Que représente pour Maurice cette première aventure dans l’espace ?

Le lancement du premier satellite mauricien en orbite est une série de mesures pour que l’île Maurice puisse suivre les tendances d’implémentation de technologies de pointe.

L’aventure de l’espace avait commencé avec le projet de construction d’un radiotélescope à Maurice entre 1990 et 2000, où on a fait une carte radio à 150 MHz du ciel visible de l’hémisphère Sud, ce qui n’avait jamais été fait avant (un radiotélescope observant l’univers en onde radio).

Avec le satellite mauricien, on pourra observer la terre du ciel, qui sera à l’opposé du fonctionnement du radiotélescope, qui fait l’inverse.

Quels pourraient être les bénéfices socio-économiques de maîtriser les technologies spatiales et satellitaires pour une petite économie insulaire comme Maurice ?

Le satellite mauricien pourra nous fournir des données qu’on pourra utiliser pour un meilleur planning de notre territoire (terre et mer).
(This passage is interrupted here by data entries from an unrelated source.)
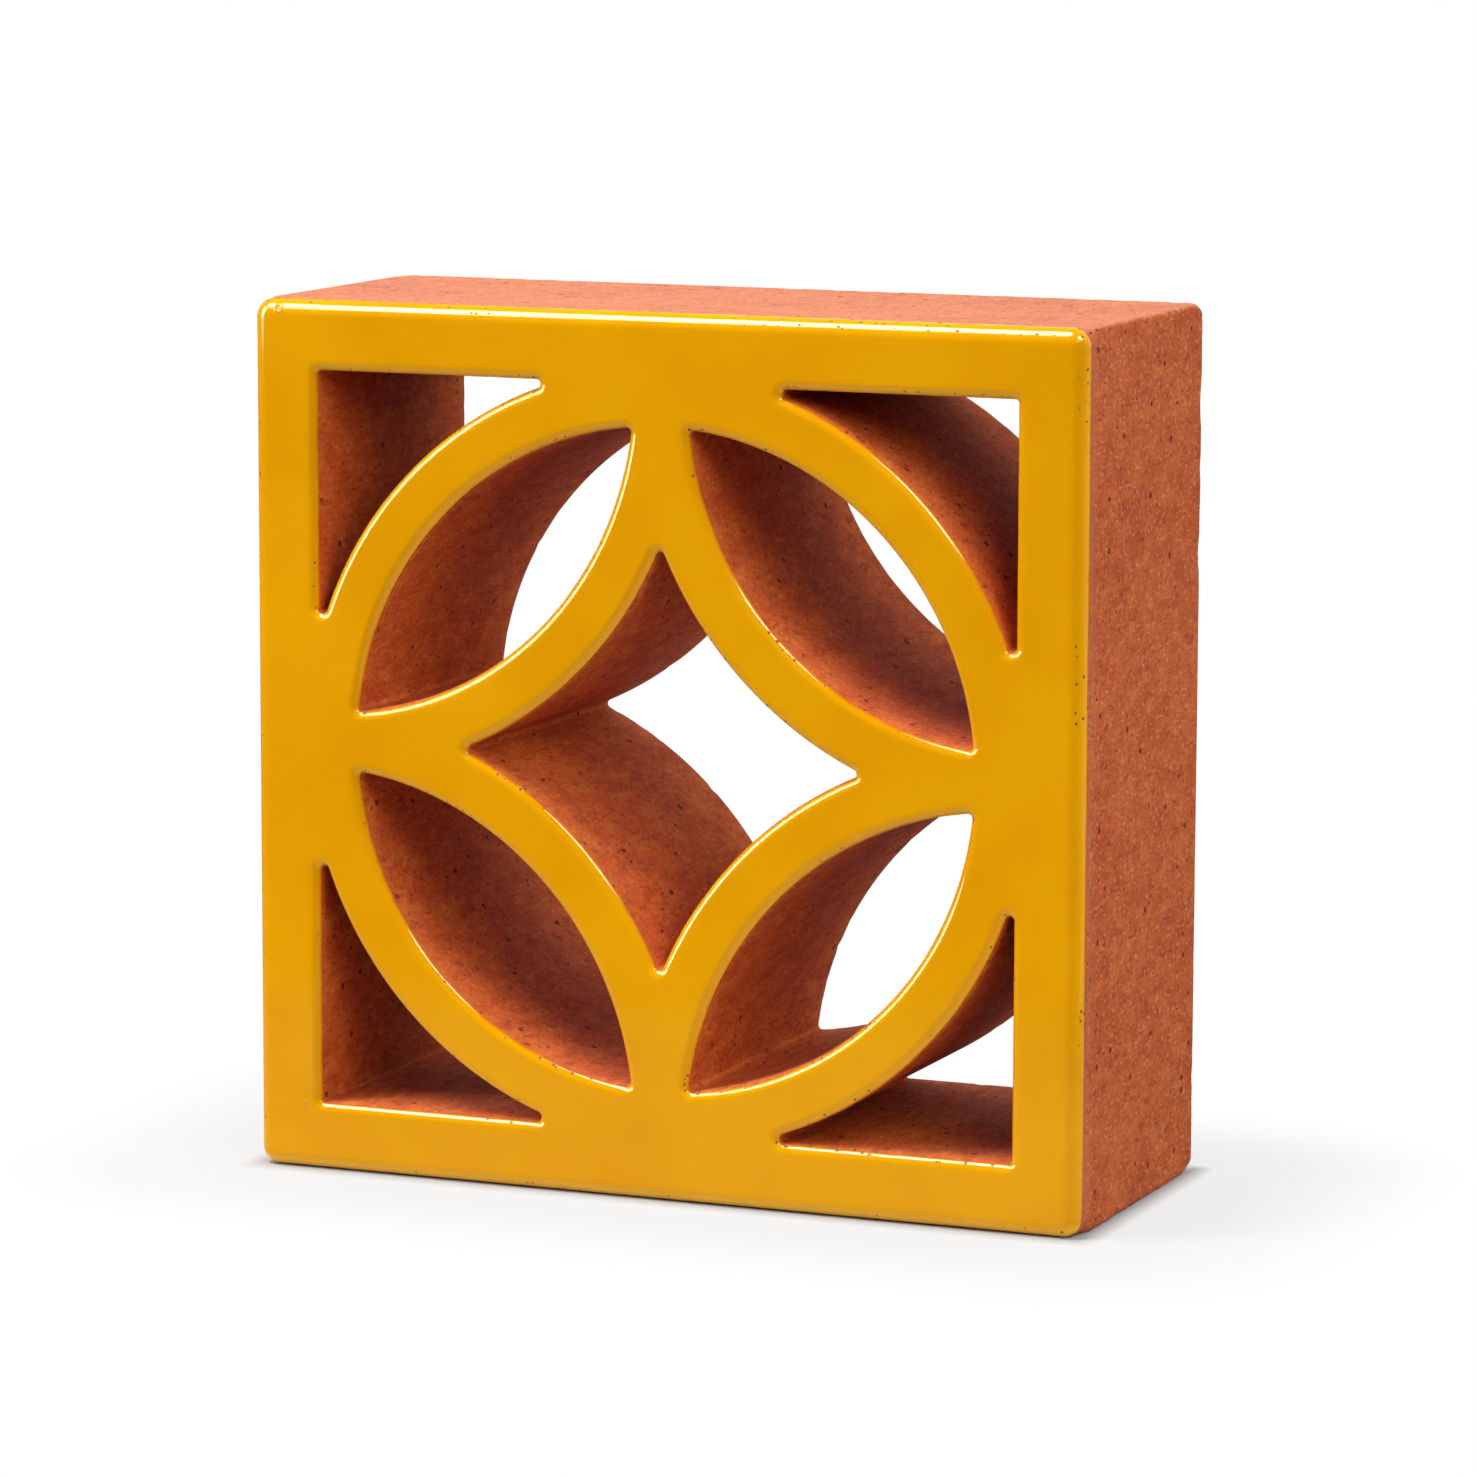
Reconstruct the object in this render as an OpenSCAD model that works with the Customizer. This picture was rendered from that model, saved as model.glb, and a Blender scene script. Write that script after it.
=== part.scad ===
// Terracotta breeze block: a square screen block, pierced from front to rear and glazed on its front.
// It stands on its bed face. The glazed front looks along -Y and the openings run along Y.
// The pattern is drawn flat with the front upwards, centred on the origin, and stood up at the end.

/* [Block] */
// Width and height of the square face
face_w = 200; // [190:1:220]
// Depth from the glazed front to the rear face
block_d = 80; // [60:1:100]
// Width of the frame round the pattern
frame_w = 15.8; // [14:0.2:20]
// Radius of the four long clay edges that run from the glaze to the rear
arris_r = 1.6; // [1.4:0.2:4]
// Radius of the clay edges round the rear face
rear_r = 1.2; // [0.4:0.2:1.2]

/* [Glaze] */
// Radius of the four corners of the glazed front, rounder than the clay behind it
corner_r = 4.2; // [4:0.2:6]
// Radius of the glazed edge round the outside of the front face
front_r = 3.6; // [1.5:0.1:3.8]
// Radius of the glazed edge at the mouth of every opening
mouth_r = 2; // [1:0.1:2.4]
// How far the glaze runs back from the front face
glaze_run = 3.6; // [2:0.1:5]

/* [Ring] */
// Width of the ring
ring_w = 12.8; // [11:0.2:15]
// How far the ring runs into the frame at the middle of each side
ring_sink = 3.3; // [2.8:0.1:5]

/* [Petals and star] */
// Width of a petal opening, measured along the diagonal of the face
petal_w = 33.8; // [30:0.2:37]
// Distance between the pointed ends of two neighbouring petals
tip_gap = 14; // [12:0.5:17]
// Width of the ribs between the petals and the star
rib_w = 13.4; // [11:0.2:15]

/* [Small radii] */
// Radius in the pointed ends of the openings
tip_r = 1; // [0.8:0.1:2]
// Radius in the square corners of the four corner openings
inside_r = 0.8; // [0.4:0.2:5]

/* [Hidden] */
$fn = 96;
clay_colour = "#B0592F";
glaze_colour = "#DE9B05";
// Overrun of a cutter past the faces it cuts
over = 1;
half_face = face_w / 2;
// Distance from the rear face to the end of the glaze
glaze_line = block_d - glaze_run;
// Half the width of the window inside the frame
window = half_face - frame_w;
ring_outer = window + ring_sink;
ring_inner = ring_outer - ring_w;
// The petal's inner arc runs through its end on the ring and its nearest point to the middle
petal_near = ring_inner - petal_w;
petal_end = [tip_gap / 2, sqrt(pow(ring_inner, 2) - pow(tip_gap / 2, 2))];
arc_c = (pow(ring_inner, 2) - pow(petal_near, 2))
    / (2 * (petal_end.x + petal_end.y) - 2 * sqrt(2) * petal_near);
arc_at = [arc_c, arc_c];
petal_arc = norm(arc_at) - petal_near;
star_arc = petal_arc + rib_w;

// Centres of the small circles that round the pointed ends
corner_tip = [sqrt(pow(ring_outer + tip_r, 2) - pow(window - tip_r, 2)), window - tip_r];
petal_tip = meet([0, 0], ring_inner - tip_r, arc_at, petal_arc - tip_r);
star_tip = [0, arc_c - sqrt(pow(star_arc + tip_r, 2) - pow(arc_c, 2))];
// How far a rounded end bulges past the walls of its opening
tip_bulge = 0.08;
// Length of the two straight cuts that take the sharp end off an opening, one square to each wall
tip_cut = 3 * (tip_r + mouth_r);

// Point where two circles meet, on the left of the line from p to q
function meet(p, p_r, q, q_r) =
    let (d = norm(q - p))
    let (along = (d * d + p_r * p_r - q_r * q_r) / (2 * d))
    let (aside = sqrt(p_r * p_r - along * along))
    let (u = (q - p) / d)
    p + along * u + aside * [-u.y, u.x];

function unit(v) = v / norm(v);

// Mirror image of a point across the diagonal of the face
function swapped(p) = [p.y, p.x];

// Point turned about the middle of the face by a number of quarter turns
function turned(p, turns) = turns == 0 ? p : turned([-p.y, p.x], turns - 1);

// What rounding with radius r takes off a square corner at the origin, with the overrun outside it
module corner_sliver(r) {
    difference() {
        translate([-r, -r])
            square(r + over);
        translate([-r, -r])
            circle(r);
    }
}

// Half section of a cutter, from its axis to a wall that rounds outwards into the front face
module flared_section(r) {
    translate([0, -over])
        square([r, block_d + 2 * over]);
    difference() {
        translate([r / 2, block_d - mouth_r])
            square([r / 2 + mouth_r, mouth_r + over]);
        translate([r + mouth_r, block_d - mouth_r])
            circle(mouth_r);
    }
}

// Round cutter that leaves the glazed edge at its mouth
module flared_disc(r) {
    rotate_extrude()
        flared_section(r);
}

// Round post that a cutter leaves standing, with the glazed edge round its front
module post(r) {
    rotate_extrude()
        difference() {
            translate([0, -over])
                square([r, block_d + 2 * over]);
            translate([r, block_d])
                corner_sliver(mouth_r);
        }
}

// Upright prism over an outline, as tall as the cutters
module prism(points) {
    translate([0, 0, -over])
        linear_extrude(block_d + 2 * over)
            polygon(points);
}

// Rounded end of an opening, which bulges past the walls so that it meets them at a clear angle
module rounded_end(at) {
    translate(at)
        flared_disc(tip_r + tip_bulge);
}

// Draws its children and their mirror image across the diagonal of the face
module both_sides() {
    children();
    mirror([1, -1, 0])
        children();
}

// A section swept along the sides and round the corners of a square, and filled
module rounded_square(half, corner, low, high) {
    side = 2 * (half - corner);
    for (turn = [0:3])
        rotate([0, 0, 90 * turn])
            translate([side / 2, side / 2, 0]) {
                rotate_extrude(angle = 90)
                    children();
                rotate([90, 0, 0])
                    linear_extrude(side)
                        children();
            }
    translate([-side / 2, -side / 2, low])
        cube([side, side, high - low]);
}

// Opening between the ring and one corner of the frame, with both of its ends rounded
module corner_opening() {
    up = [0, 1];
    to_ring = -unit(corner_tip);
    edge = [
        corner_tip + tip_cut * to_ring,
        corner_tip,
        corner_tip + tip_cut * up,
        [face_w, face_w],
        swapped(corner_tip + tip_cut * up),
        swapped(corner_tip),
        swapped(corner_tip + tip_cut * to_ring)
    ];
    intersection() {
        difference() {
            rounded_square(window, inside_r, -over, block_d + over)
                flared_section(inside_r);
            post(ring_outer);
        }
        prism(edge);
    }
    both_sides()
        rounded_end(corner_tip);
}

// Lens between the ring and one of the four arcs, with both of its ends rounded
module petal_opening() {
    to_ring = unit(petal_tip);
    to_arc = unit(petal_tip - arc_at);
    edge = [
        [0, 0],
        swapped(petal_tip + tip_cut * to_arc),
        swapped(petal_tip),
        swapped(petal_tip + tip_cut * to_ring),
        [ring_outer, ring_outer],
        petal_tip + tip_cut * to_ring,
        petal_tip,
        petal_tip + tip_cut * to_arc
    ];
    intersection() {
        flared_disc(ring_inner);
        translate(arc_at)
            flared_disc(petal_arc);
        prism(edge);
    }
    both_sides()
        rounded_end(petal_tip);
}

// Four-pointed opening in the middle, bounded by the four arcs
module star_opening() {
    to_right = unit(arc_at - star_tip);
    to_left = [-to_right.x, to_right.y];
    quarter = [star_tip + tip_cut * to_right, star_tip, star_tip + tip_cut * to_left];
    edge = [for (turn = [0:3]) for (p = quarter) turned(p, turn)];
    difference() {
        prism(edge);
        for (turn = [0:3])
            rotate([0, 0, 90 * turn])
                translate(arc_at)
                    post(star_arc);
    }
    for (turn = [0:3])
        rotate([0, 0, 90 * turn])
            rounded_end(star_tip);
}

// Half section of the clay's border, rounded at the rear
module clay_section() {
    difference() {
        square([arris_r, glaze_line]);
        translate([arris_r, 0])
            mirror([0, 1])
                corner_sliver(rear_r);
    }
}

// Half section of the glazed border, rounded at the front
module glaze_section() {
    difference() {
        translate([0, glaze_line])
            square([corner_r, glaze_run]);
        translate([corner_r, block_d])
            corner_sliver(front_r);
    }
}

// Fired clay, from the rear face to the end of the glaze
module clay_body() {
    color(clay_colour)
        rounded_square(half_face, arris_r, 0, glaze_line)
            clay_section();
}

// The glazed front: the face and its rounded edges
module glazed_front() {
    color(glaze_colour)
        rounded_square(half_face, corner_r, glaze_line, block_d)
            glaze_section();
}

// Nine openings through the block: four corners, four petals and the star
module openings() {
    color(clay_colour) {
        for (turn = [0:3])
            rotate([0, 0, 90 * turn]) {
                corner_opening();
                petal_opening();
            }
        star_opening();
    }
}

// The whole block: one piece of fired clay with the glaze fused to its front
module block() {
    translate([0, block_d / 2, half_face])
        rotate([90, 0, 0])
            difference() {
                union() {
                    clay_body();
                    glazed_front();
                }
                openings();
            }
}

block();
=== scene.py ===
# %% [markdown]
# # A glazed breeze block
# A breeze block is a square block of fired clay, pierced from front to rear so that a wall of them
# lets air and light through. This one carries a thick yellow glaze on its front.
# The lesson starts from the measured block, which is loaded as a fixed frame. Two new pieces stand
# in for it: the clay body, and the coat of glaze that lies over its front.

# %% Load the measured block
import math

import bmesh
import bpy
from mathutils import Matrix, Vector, noise


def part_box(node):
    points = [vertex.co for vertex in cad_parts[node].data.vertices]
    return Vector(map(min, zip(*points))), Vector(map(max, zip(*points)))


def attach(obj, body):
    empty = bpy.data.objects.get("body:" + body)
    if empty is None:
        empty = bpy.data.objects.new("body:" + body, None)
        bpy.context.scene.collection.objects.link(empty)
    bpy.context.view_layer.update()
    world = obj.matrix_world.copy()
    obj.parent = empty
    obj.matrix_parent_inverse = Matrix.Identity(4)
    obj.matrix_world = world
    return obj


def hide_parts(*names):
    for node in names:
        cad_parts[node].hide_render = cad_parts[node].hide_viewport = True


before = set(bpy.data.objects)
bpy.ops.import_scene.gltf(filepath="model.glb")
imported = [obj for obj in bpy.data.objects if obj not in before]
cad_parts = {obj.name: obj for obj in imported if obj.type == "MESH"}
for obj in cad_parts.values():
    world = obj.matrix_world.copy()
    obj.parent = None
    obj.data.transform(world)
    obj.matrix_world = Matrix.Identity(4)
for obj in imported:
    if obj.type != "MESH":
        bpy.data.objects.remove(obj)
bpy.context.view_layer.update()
low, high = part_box("block")
print("measured block, mm:", [round(1000 * side, 1) for side in high - low])

# %% [markdown]
# ## Sizes
# All sizes are in millimetres, because a potter's drawing is, and each mesh is scaled to metres at
# the end. The pattern is one ring, four arcs that cross inside it, and the square window of the
# frame. Every opening lies between such circles and lines, so a few radii fix the whole face.

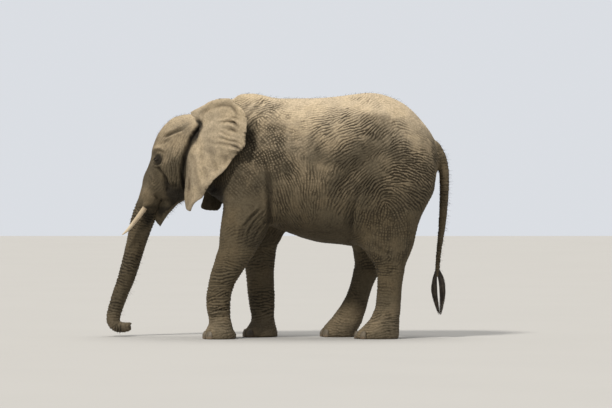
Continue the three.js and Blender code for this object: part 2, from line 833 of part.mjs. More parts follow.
function eyeSolid(left, grow) {
  const ball = new THREE.SphereGeometry(EYE.radius + grow, 9, 6);
  const place = fromHead(EYE.forward, left * EYE.left, EYE.z);
  ball.translate(place.x, place.y, place.z);
  return solidFrom(ball);
}

function jawSolid(grow) {
  const field = (x, y, z) => {
    const { forward, left } = toHead(x, y);
    return jawField(forward, Math.abs(left), z) - grow;
  };
  return skinOver(field, JAW_BOX, JAW_CELL);
}

const jaw = jawSolid(0);
add('lower_jaw', jaw, hide());

// ---------------------------------------------------------------- trunk and tail

const trunkPath = pathThrough(TRUNK.map(([x, y, z]) => new THREE.Vector3(x, y, z)));
const trunkRadius = radiiAlong(TRUNK.map((row) => row[3]));
const trunkShares = [...TRUNK_CUTS.map((height) => shareAtHeight(trunkPath, height)), 1];

const trunkLengths = [
  { name: 'trunk_upper', rings: 5 },
  { name: 'trunk_middle', rings: 5 },
  { name: 'trunk_lower', rings: 4 },
  { name: 'trunk_tip', rings: 7 },
];
trunkLengths.forEach(({ name, rings }, i) => {
  const solid = sweepAlong(trunkPath, trunkRadius, {
    start: trunkShares[i] + TRUNK_GAP,
    end: trunkShares[i + 1],
    width: TRUNK_WIDTH,
    sideways: HEAD_SIDEWAYS,
    segments: 14,
    rings,
  });
  add(name, solid, hide());
});

const tailPath = pathThrough(TAIL.map(([x, z]) => new THREE.Vector3(x, 0, z)));
const tailRadius = radiiAlong(TAIL.map((row) => row[2]));

const tailDown = shareAtHeight(tailPath, TAIL_MIDDLE);

function tailSolid(start, end, grow) {
  return sweepAlong(tailPath, (t) => tailRadius(t) + grow, {
    start,
    end,
    width: 1,
    sideways: new THREE.Vector3(0, 1, 0),
    segments: 10,
    rings: 7,
  });
}

// ---------------------------------------------------------------- head, neck and torso

const trunkStart = trunkPath.getPoint(trunkShares[0]);
const trunkHeading = trunkPath.getTangent(trunkShares[0]);
const belowLip = beyond(trunkStart, trunkHeading).intersect(
  beyond(new THREE.Vector3(0, 0, TRUNK_CUTS[0] + CHIN_ROOM), UP.clone().negate()),
);

let head = skinOver(fleshField, HEAD_BOX, HEAD_CELL);
head = head.intersect(headCut.ahead).subtract(belowLip).subtract(jawSolid(GAP));
let neck = skinOver(fleshField, NECK_BOX, NECK_CELL);
neck = neck.intersect(shoulderCut.ahead).intersect(headCut.behind);

for (const [side, left, flare, name] of [
  [-1, 1, EAR_LEFT_FLARE, 'left'],
  [1, -1, EAR_RIGHT_FLARE, 'right'],
]) {
  const earRoom = earSolid(side, flare, GAP);
  head = head.subtract(earRoom).subtract(tuskSolid(left, GAP)).subtract(eyeSolid(left, GAP));
  neck = neck.subtract(earRoom);
  add(`ear_${name}`, earSolid(side, flare, 0), hide());
  add(`tusk_${name}`, tuskSolid(left, 0), ivory());
  add(`eye_${name}`, eyeSolid(left, 0), eyeDark());
}
add('head', head, hide());
add('neck', neck, hide());

let torso = skinOver(fleshField, TORSO_BOX, TORSO_CELL);
torso = torso.intersect(shoulderCut.behind).subtract(tailSolid(0, tailDown, GAP));
for (const name of Object.keys(legs)) {
  torso = torso.subtract(legBlock(name, 0, GAP));
}
add('torso', torso, hide());

// ---------------------------------------------------------------- legs, feet and toenails

function legSlice({ curve, side }, z) {
  const [front, back, middleY, halfWidth] = curve.evaluate(z);
  return { x: (front + back) / 2, y: side * middleY, depth: (back - front) / 2, halfWidth };
}

function footSolid(leg, grow) {
  const slice = (z) => {
    const { x, y, depth, halfWidth } = legSlice(leg, z);
    return { x, y, depth: depth + grow, halfWidth: halfWidth + grow };
  };
  return sweepDown(FOOT_HEIGHTS, slice, LEG_SEGMENTS, LEG_ROUNDNESS);
}

// A flattened ball on the foot's rim, at an angle from straight ahead.
function nailSolid(leg, nail, angle) {
  const { x, y, depth, halfWidth } = legSlice(leg, NAIL_BASE);
  const [cos, sin] = [Math.cos(angle), Math.sin(angle)];
  const shares = [Math.abs(cos / depth), Math.abs(sin / halfWidth)];
  const reach = (shares[0] ** LEG_ROUNDNESS + shares[1] ** LEG_ROUNDNESS) ** (-1 / LEG_ROUNDNESS);
  const ball = new THREE.SphereGeometry(1, 7, 4);
  ball.scale(nail.depth, nail.width, nail.height);
  ball.rotateY(NAIL_LEAN);
  ball.rotateZ(-angle);
  const sunk = reach - nail.depth * NAIL_SUNK;
  ball.translate(x - sunk * cos, y + sunk * sin, NAIL_BASE);
  return solidFrom(ball);
}

for (const [name, leg] of Object.entries(legs)) {
  const [kind, hand] = name.split('_');
  const [frontX, backX] = UPPER_LEG_SPAN[kind];
  const outerY = leg.side * LEG_ROOM.outer;
  const innerY = -leg.side * LEG_ROOM.inner;
  const box = boxOf(
    frontX - LEG_ROOM.sides,
    Math.min(innerY, outerY),
    leg.joint - LEG_ROOM.below,
    backX + LEG_ROOM.sides,
    Math.max(innerY, outerY),
    LEG_ROOM.topZ,
  );
  const upper = skinOver(fleshField, box, UPPER_LEG_CELL);
  const block = legBlock(name, leg.joint + GAP, 0);
  add(`${name}_upper`, upper.intersect(block).intersect(shoulderCut.behind), hide());

  const heights = [];
  const lengths = Math.round((leg.joint - ANKLE) / LOWER_LEG_RING);
  for (let i = 0; i <= lengths; i += 1) {
    heights.push(THREE.MathUtils.lerp(leg.joint, ANKLE + GAP, i / lengths));
  }
  const slice = (z) => legSlice(leg, z);
  add(`${name}_lower`, sweepDown(heights, slice, LEG_SEGMENTS, LEG_ROUNDNESS), hide());

  add(`${kind}_${hand}_foot`, footSolid(leg, 0), hide());
  const nail = kind === 'foreleg' ? FORE_NAILS : HIND_NAILS;
  for (let i = 0; i < nail.count; i += 1) {
    const angle = THREE.MathUtils.degToRad((i - (nail.count - 1) / 2) * nail.spread);
    const plate = nailSolid(leg, nail, angle).subtract(footSolid(leg, GAP));
    add(`${kind}_${hand}_nail_${i + 1}`, plate, nailHorn());
  }
}

// ---------------------------------------------------------------- tail

add('tail_upper', tailSolid(GAP / TAIL_LENGTH, tailDown, 0), hide());
add('tail_lower', tailSolid(tailDown + GAP / TAIL_LENGTH, 1, 0), hide());

const tuftCurve = curveThrough([...TUFT].reverse().map(([x, z, ...radii]) => [z, x, ...radii]));
const tuft = sweepDown(
  TUFT.map((row) => row[1]),
  (z) => {
    const [x, depth, halfWidth] = tuftCurve.evaluate(z);
    return { x, y: 0, depth, halfWidth };
  },
  10,
  2,
);
add('tail_tuft', tuft, tuftHair());

// ---------------------------------------------------------------- origin

// The origin is at the middle of the bounding box's base.
const bounds = new THREE.Box3().setFromObject(elephant);
const middle = bounds.getCenter(new THREE.Vector3());
elephant.position.set(-middle.x, -middle.y, -bounds.min.z);

export default elephant;
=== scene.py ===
"""Life-size African elephant: hide, eyes, ivory, nails and hair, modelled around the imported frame.

Points in the tables are millimetres in the body's own plan: x back from the shoulders, y to her
right, z up. `Plan` turns them into metres of the frame.
"""

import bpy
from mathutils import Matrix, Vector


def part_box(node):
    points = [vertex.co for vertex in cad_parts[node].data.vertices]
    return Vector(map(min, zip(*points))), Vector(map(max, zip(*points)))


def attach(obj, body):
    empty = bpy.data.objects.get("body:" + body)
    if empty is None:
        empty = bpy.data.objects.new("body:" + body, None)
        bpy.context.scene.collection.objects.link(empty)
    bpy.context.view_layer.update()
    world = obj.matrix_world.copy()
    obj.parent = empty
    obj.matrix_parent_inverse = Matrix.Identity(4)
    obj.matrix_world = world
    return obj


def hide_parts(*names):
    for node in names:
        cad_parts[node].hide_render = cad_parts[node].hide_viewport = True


bl_info = {
    "name": "Standing Elephant",
    "version": (1, 0, 0),
    "blender": (4, 5, 0),
    "location": "View3D > Sidebar > Elephant",
    "description": "Hide, eyes, ivory, nails and hair of a life-size elephant, modelled on its solids",
    "category": "Add Mesh",
}

import contextlib
import functools
import math

import bpy
import numpy as np
from bpy.props import FloatProperty, FloatVectorProperty, IntProperty, PointerProperty
from mathutils import Matrix, Vector

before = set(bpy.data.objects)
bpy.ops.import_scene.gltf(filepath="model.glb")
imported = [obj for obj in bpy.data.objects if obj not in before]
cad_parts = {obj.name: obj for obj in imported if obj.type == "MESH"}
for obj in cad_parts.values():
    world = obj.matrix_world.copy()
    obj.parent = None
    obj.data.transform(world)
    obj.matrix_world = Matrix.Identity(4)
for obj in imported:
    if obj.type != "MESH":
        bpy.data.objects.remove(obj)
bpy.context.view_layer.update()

FLESH = [
    name
    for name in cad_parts
    if "nail" not in name and name not in ("tail_tuft", "tusk_left", "tusk_right", "eye_left", "eye_right")
]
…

Les nanosatellites peuvent être utilisés dans la communication, comme la surveillance des signaux radio émis de la Terre, et la télédétection, où les applications comprennent la cartographie de l’utilisation des terres, les prévisions météorologiques, l’étude de l’environnement, l’étude des risques naturels et l’exploration des ressources, parmi tant d’autres.